In New Jersey, Troast lived in Clifton, and was associated with the family firm, the Mahoney-Troast Construction Company, headquartered in Passaic.

William Manley would go on to have a notable career as the senior partner in the Anchorage firm of Manley & Mayer.

Works

N. Lester Troast, before 1935
 1929 - Sage Memorial Building, Sheldon Jackson School, Sitka, Alaska
 1930 - Eielson Memorial Building, University of Alaska, Fairbanks, Alaska
 Completed in 1940 by the H. B. Foss Company.
 1932 - St.
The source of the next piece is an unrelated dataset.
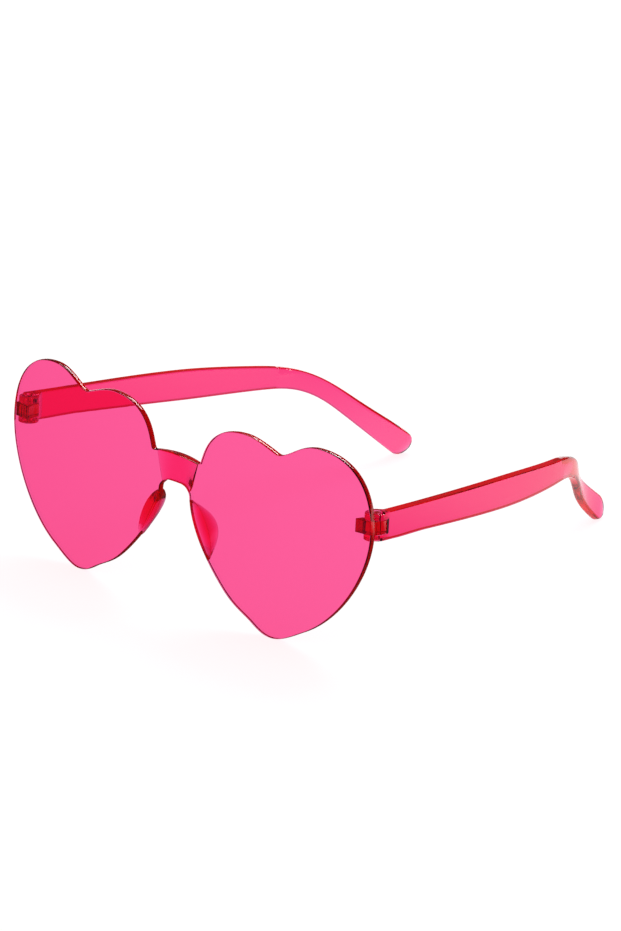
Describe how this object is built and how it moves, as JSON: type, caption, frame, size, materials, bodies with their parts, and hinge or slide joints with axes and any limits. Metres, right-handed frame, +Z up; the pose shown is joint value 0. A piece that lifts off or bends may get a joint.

Peter's Episcopal Church (Alterations), 611 Lincoln St, Sitka, Alaska.
 1933 - Mayflower School, St Anns Ave, Douglas, Alaska
 1935 - Original buildings, Matanuska Valley Colony, Palmer, Alaska
 In association with David Williams of Washington, DC.
 1935 - U. S. Federal Building (Old), Front St & Federal Way, Nome, Alaska
 With Gilbert Stanley Underwood of Los Angeles.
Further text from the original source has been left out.